See why spending $20 on a Tramontina now beats sweating through a $200 knife’s limitations later. The right tool for the right job isn’t just wisdom — it’s the difference between enjoying your time outdoors and surviving it.
Frequently Asked Questions
Machete vs hatchet — which should I carry?
Different tools for different jobs. A hatchet splits wood better; a machete clears vegetation better. For trail maintenance and brush clearing, machete every time. For firewood processing at a fixed campsite, hatchet. If you can only carry one and your environment involves both vegetation and wood processing, the Cold Steel Kukri or a 14-inch golok splits the difference reasonably well — though it won’t replace either tool entirely.
Can I use a machete as a survival knife?
A machete handles large-scale survival tasks (clearing shelter sites, processing large amounts of material) better than a survival knife but handles fine tasks (carving, food prep, detailed work) worse. The ideal setup is a machete for heavy work paired with a small fixed-blade or folding knife for precision tasks. Trying to make one blade do everything is the knife equivalent of using a sledgehammer to drive finishing nails.

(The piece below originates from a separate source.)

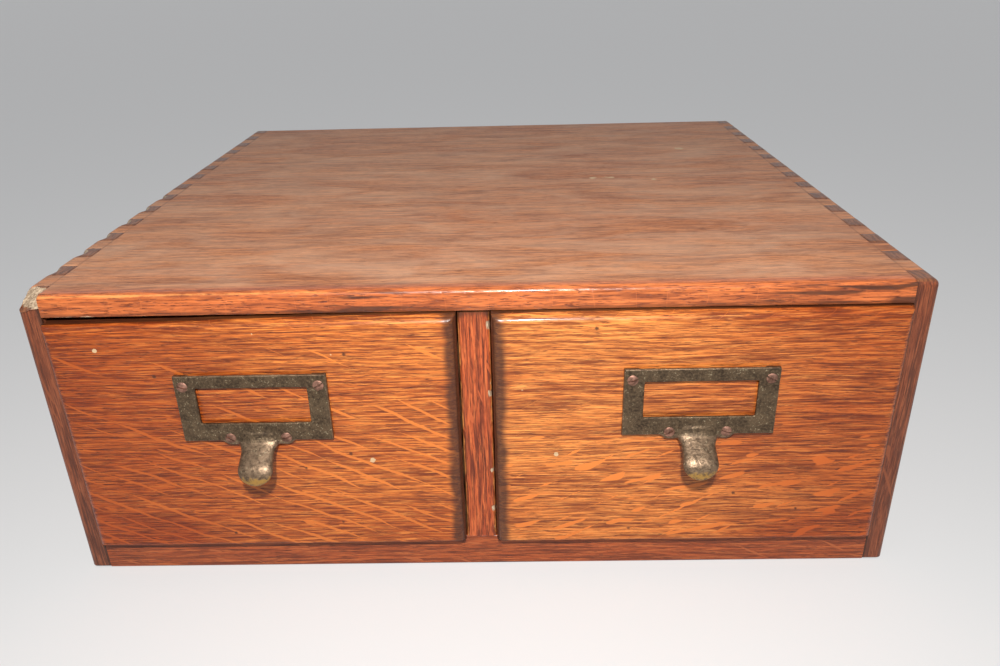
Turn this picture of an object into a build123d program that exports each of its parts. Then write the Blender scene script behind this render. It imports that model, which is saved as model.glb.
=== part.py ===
from build123d import *
from math import cos, radians, sin, tan
import os

# A desk-top card file: an oak case with finger-jointed corners and two card drawers side by side.
# Millimetres. X runs along the front, Y to the back, Z up. The origin is on the surface that the
# file stands on, under the middle of the whole object, thumb pulls included.

# ---- case ----
case_width = 420.0
case_height = 157.0
case_depth = 393.0
side_thickness = 10.5
top_thickness = 10.8
case_finger_count = 29          # odd, so that the first and last finger belong to the sides
case_edge_radius = 3.2          # worn outer edges of the case
case_arris_bevel = 1.9          # the two long upper edges, across the finger ends
side_lift = 1.2                 # the sides end this far above the underside of the rails
rail_height = 18.2
frame_thickness = 16.0          # stock of the rails and the stile, front to back
frame_edge_radius = 1.2
floor_thickness = 8.0
floor_dado = 4.0                # how far the floor is let into each side
back_thickness = 6.0
back_rabbet = 5.0
stile_width = 15.0
stile_top_gap = 1.0             # shrinkage gap over the stile
divider_thickness = 13.0
divider_groove = 3.0            # how far the divider is let into the floor and top
nail_width = 1.8                # square-cut nails, driven flush
nail_depth = 1.2
nail_head_width = 3.4
nail_head_height = 0.8
nail_length = 18.0
side_nail_count = 3
long_nail_count = 4
nail_clearance = 0.1
stop_width = 30.0
stop_depth = 10.0
stop_height = 24.0
stop_spacing = 120.0            # between the two stops of one drawer

# ---- drawers ----
drawer_side_gap = 0.5           # running gap on each side of a drawer
drawer_running_lift = 0.3       # gap between the drawer sides and the floor
drawer_stop_gap = 0.3
drawer_front_gap = 0.6          # above and below the drawer front
drawer_front_thickness = 19.0
drawer_face_proud = 6.5         # the drawer face stands this far in front of the case
face_edge_radius = 4.5          # rounded top and side edges of the face
face_lower_radius = 2.0
drawer_side_thickness = 9.5
drawer_side_drop = 12.0         # the sides end this far below the top of the front
drawer_side_edge_radius = 2.0
drawer_back_thickness = 9.0
drawer_finger_count = 7
dovetail_count = 4
dovetail_lap = 6.5              # wood left in front of the half-blind dovetails
dovetail_neck_share = 0.6       # narrow end of a tail as a share of the pitch
dovetail_slope = 1 / 7
bottom_thickness = 5.0
bottom_groove = 4.0
bottom_lift = 5.0               # drawer bottom above the lower edge of the drawer sides

# ---- cast pulls ----
plate_width = 72.0
plate_height = 35.2
plate_thickness = 2.4
plate_bevel = 0.4
plate_top_drop = 26.6           # top of the plate below the top of the drawer front
pull_offset = 1.5               # the pulls sit this far outside the middle of the drawer
window_width = 52.6
window_height = 18.9
window_top_border = 6.7
window_corner_radius = 0.8
label_recess_depth = 0.9
label_recess_lip = 2.4          # recess past the window at the sides and below
upper_screw_spacing = 63.9
upper_screw_drop = 5.6          # below the top edge of the plate
lower_screw_spacing = 27.0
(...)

Do I need to sharpen a new machete?
Almost certainly. Budget machetes (Tramontina, Ontario, Cold Steel) ship with functional but unrefined edges. Plan to spend 15-20 minutes with a file or coarse whetstone before your first use. The edge doesn’t need to be mirror-polished — a machete benefits from a slightly toothy edge that bites into fibrous vegetation. After the initial sharpening, touch-ups are quick and infrequent unless you hit rocks or wire.